You Should Sell to Your Customers…but Not Like This

“There is nothing worse than aggressive stupidity.” – Johann Wolfgang von Goethe

Zap! My AC adapter was dead as a doornail. Since I work from home, my laptop is my office, file cabinet, and primary means of communication with ETR writers and staff members alike. Panic started to set in. So I immediately called Dell to order a new AC adapter as quickly as possible.

I needed the adapter and I needed it right away, which meant that Dell had to do very little work to make the sale. But the sales rep I spoke to managed to make me so frustrated that I hung up and called Best Buy instead.

It’s possible that you or your salespeople are making the same mistake as the Dell rep. If so, you could be driving your customers away. Here’s what happened…

The sales rep asked me for my computer ID number so she could understand more about me and my computer. I told her that my AC adapter was dead and I needed a new one right away.

“Have you noticed that your computer is running slowly lately, especially when you have a lot of applications running?” she asked.

What does that have to do with anything? I thought. But, giving her the benefit of the doubt, I said, “Sure, sometimes.”

“It looks like you’re using almost half of your memory,” she said. “Would you like to upgrade?”

Okay, I thought, she either didn’t listen to my problem or she doesn’t understand my urgency. “Yes, I’ll consider that at some point,” I told her. “But right now, I really need an AC adapter.”

“Oh, of course we can do that for you. But I just want to make sure that your computer is running at top capacity,” she said. “Would you like to upgrade your memory? It will really help your computer run faster.”

“Yes, I understand that,” I told her. “But I work from home and I need an AC adapter right away. That’s why I called. And once that problem is taken care of, I can think about upgrading my memory.”

“But if you upgrade your memory now, I can offer you a special rate,” she said.

“That’s not my problem right now,” I said. “My problem is that I need an AC adapter.”

“If you don’t upgrade your memory right now, you won’t get this special price,” she said.

“Thank you for your time,” I told her, and hung up. My next call was to Best Buy, who, it turns out, sells a universal AC adapter that works with my computer model.

Michael Masterson has said many times that customer service and sales should go hand in hand. That, in fact, if the product or service you offer is worthwhile, selling it is a service to your customer.

“If you limit the benefit you provide to that which – and only that which – your customer specifically requests,” says Michael, “you are much, much less valuable to him in the long run.”

But that doesn’t mean you should try to badger people into buying something they don’t want. And it definitely doesn’t mean that you should ignore solving your customer’s primary problem in order to make a bigger sale.

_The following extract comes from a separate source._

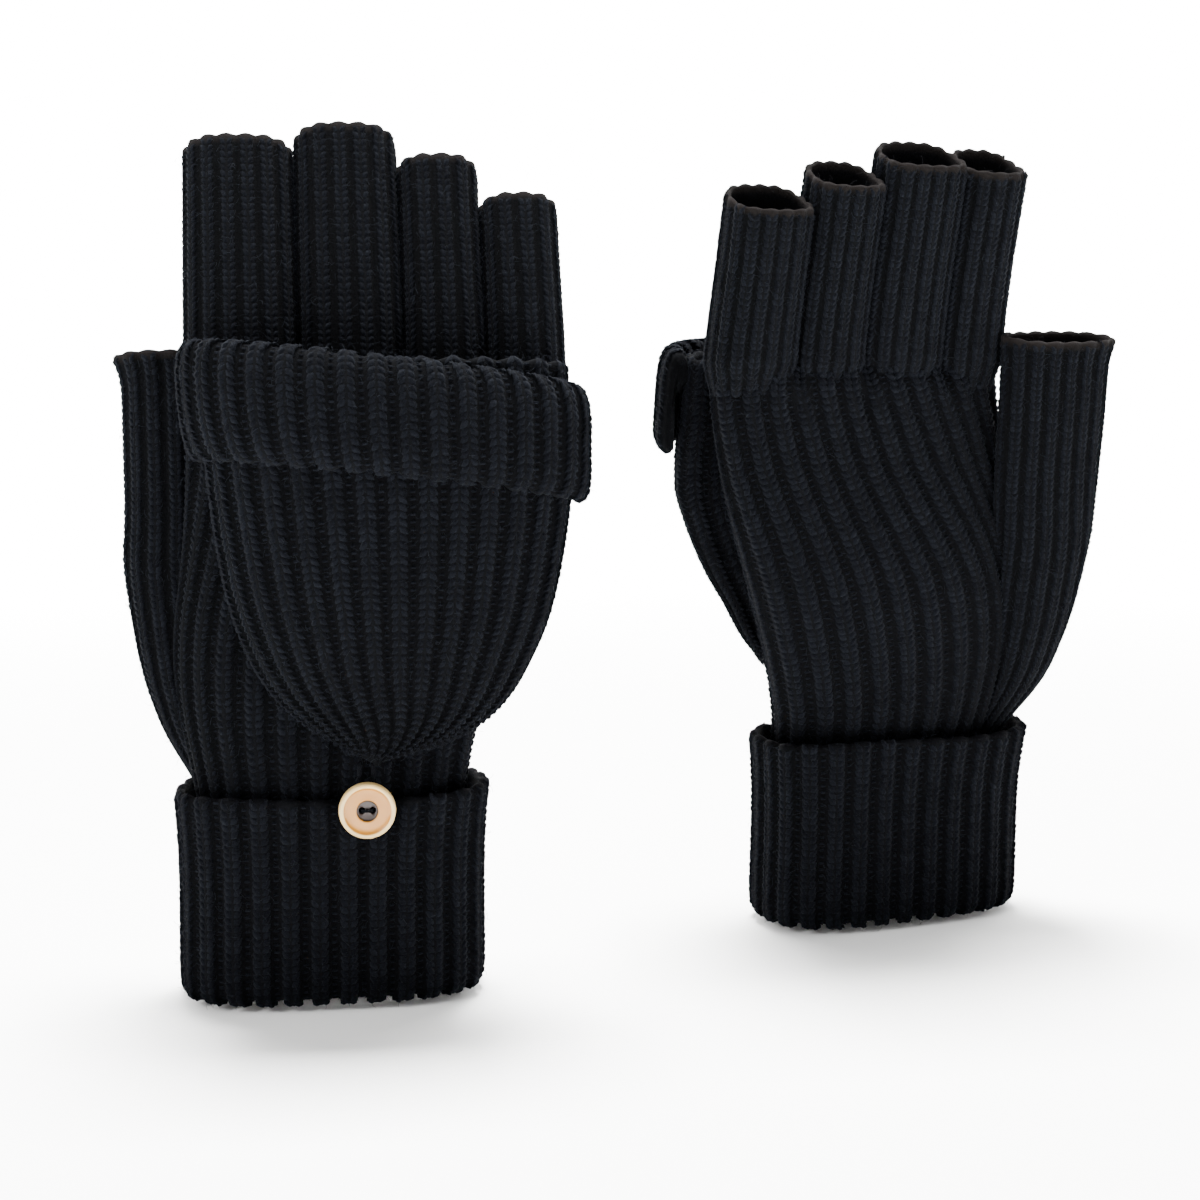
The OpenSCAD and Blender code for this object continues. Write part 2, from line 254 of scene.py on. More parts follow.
# points along each rib's crest, one for each stitch, carrying its facing and its width
def stitchPoints(side, grid, columns, pitch, wide, closed=True, trim=(0.0, 0.0), smallest=0.3, lift=0.0, swaying=True):
    normals = gridNormals(grid, closed)
    cols = grid.shape[1]
    spots, outs, ups, sizes = [], [], [], []
    for c, halfSpan in columns:
        left = grid[:, (c - halfSpan) % cols if closed else max(c - halfSpan, 0)]
        right = grid[:, (c + halfSpan) % cols if closed else min(c + halfSpan, cols - 1)]
        path = grid[:, c % cols]
        d = np.r_[0, np.cumsum(np.linalg.norm(np.diff(path, axis=0), axis=1))]
        t = np.arange(trim[0], d[-1] - trim[1], pitch)
        if not len(t):
            continue
        at = lambda rows: np.stack([np.interp(t, d, rows[:, i]) for i in range(3)], 1)
        p, n = at(path), at(normals[:, c % cols])
        span = np.interp(t, d, np.linalg.norm(right - left, axis=1)) / wide
        u = np.gradient(p, axis=0) if len(t) > 1 else np.tile(path[-1] - path[0], (1, 1))
        keep = span > smallest
        spots.append((p + n * lift)[keep])
        outs.append(n[keep])
        ups.append(u[keep])
        sizes.append(np.clip(span, 0, 1.25)[keep])
    spots, outs, ups, sizes = map(np.concatenate, (spots, outs, ups, sizes))
    turn = np.array(places[side])[:3, :3]
    mesh = bpy.data.meshes.new("stitchSpots")
    mesh.from_pydata([tuple(v) for v in toRow(side, spots, swaying)], [], [])
    for key, values in (("out", outs), ("up", ups)):
        values = values / np.maximum(np.linalg.norm(values, axis=1, keepdims=True), 1e-9)
        mesh.attributes.new(key, "FLOAT_VECTOR", "POINT").data.foreach_set(
            "vector", (values @ turn.T).astype(np.float32).ravel())
    mesh.attributes.new("wide", "FLOAT", "POINT").data.foreach_set("value", sizes.astype(np.float32))
    return mesh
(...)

Michael puts it like this: “As businesspeople, it is our job to provide more and better products and services to our customers, to help them solve their problems, meet their needs, and achieve their ambitions.”

The key idea here: You want to help solve your customers’ problems. In my example, my problem was that I needed an AC adapter. Had the sales rep helped me order what I needed and then tried to convince me to upgrade my memory, I would have been much more receptive to her offer. (I really do, as she suggested, need more memory.)

Michael points out that there are two types of selling:

  1. Pushing people (to buy things they don’t want)
  2. Helping people (to select those things they do want to buy)

Pushy salespeople try to get you to do what you don’t want to do. “Such salespeople should be tarred and feathered, run out of town, dunked, and pilloried,” says Michael. “They are the same people who delight in not letting you merge into traffic and in cutting ahead of you in the supermarket line.”

So when you and your salespeople talk to customers, you must do three things:

  1. Identify what your customer needs. I needed an AC adapter. If you work for a travel agency, your customer might need a hotel room. If you work for a paper company, your customer might need five reams of printer paper.
  2. Identify what else could benefit your customer – something that would make his life easier or better, something that he may not realize he needs. I need more memory for my computer. Your travel client might benefit from a package of dinners and shows. Your paper client might need some envelopes.
  3. Solve his immediate problem first… then go for the additional sale.

“Taking an order and fulfilling it… without finding out how else you can help your customer… is a major service failure,” says Michael. “You must develop your business in such a way that you can provide more and better products/services on an ongoing basis.

“So long as you are helping your customer understand how your product can achieve his desires or solve his problems, he is prejudiced in your favor. You lose your prospect’s interest when you start talking about other things – your desires and interests, for example, or the product features that don’t concern him.

“So don’t sell him, help him. Begin by finding out what he wants and needs – and then (if and only if you can really help him) make the strongest, most specific case you can make that his desires will be achieved and his problems solved.”